For small teams and indie developers: The compliance cost is the point. Age verification adds integration complexity, vendor costs, and legal liability that disproportionately affects small operators. If you're building a content platform, you need to evaluate whether your content categories trigger any state-level mandate and plan accordingly. Geofencing by state is technically possible but operationally painful.

For platform engineers at scale: Expect age verification APIs to become as standard as OAuth integrations within two years. Whether that comes from Apple/Google device attestation, a federal standard, or a patchwork of third-party services, your auth flow will need an age assurance layer. Start evaluating vendors now. Pay attention to data retention policies — the difference between a vendor that verifies and discards versus one that retains is the difference between a compliance checkbox and a future breach disclosure.
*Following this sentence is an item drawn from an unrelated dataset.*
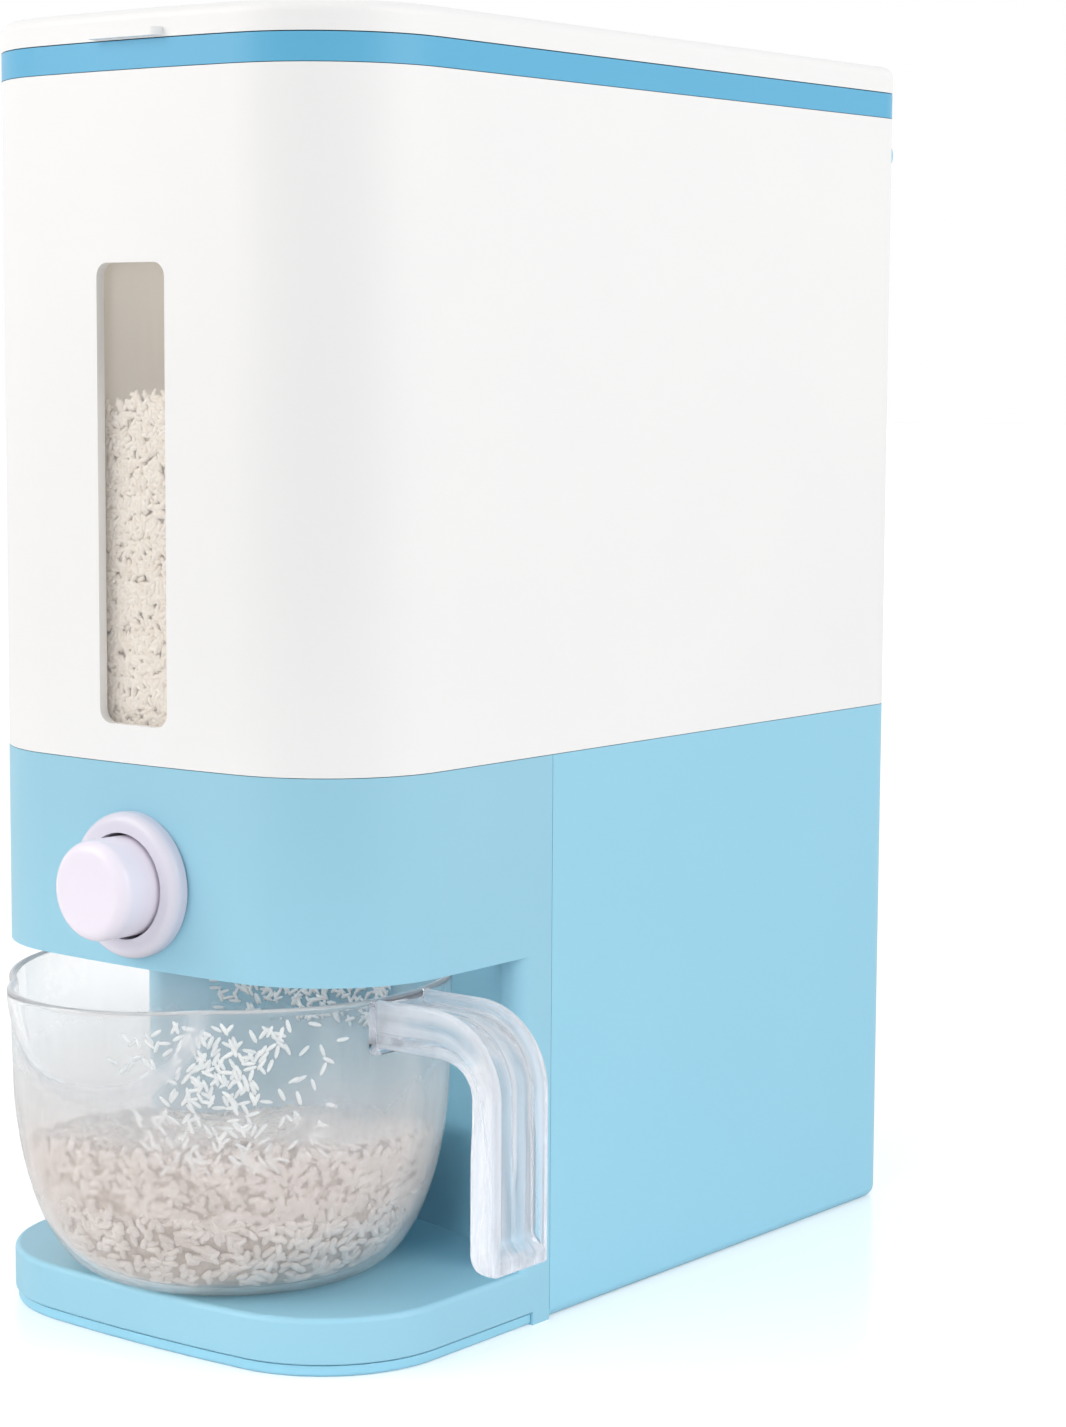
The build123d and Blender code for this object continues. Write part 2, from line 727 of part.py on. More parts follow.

For everyone: Watch the court cases. The Supreme Court is expected to weigh in on the constitutionality of state-level age verification mandates, and the ruling will determine whether this becomes a permanent feature of web development or gets struck down on First Amendment grounds. The precedent from *Ashcroft v. ACLU* (2004), which blocked the Child Online Protection Act on free speech grounds, suggests the judicial branch may pump the brakes — but the current court is a different court.

Looking ahead

The 870-point Hacker News signal isn't just engagement — it's a community recognizing that age verification is where abstract debates about internet freedom become concrete engineering requirements. The laws are passing faster than the courts can review them, the technical solutions all have fundamental tradeoffs, and the compliance burden is landing on developers who didn't ask for it. Whether you think this is necessary child protection or the construction of a surveillance apparatus, the code you'll need to write is the same. That's what makes it the hill.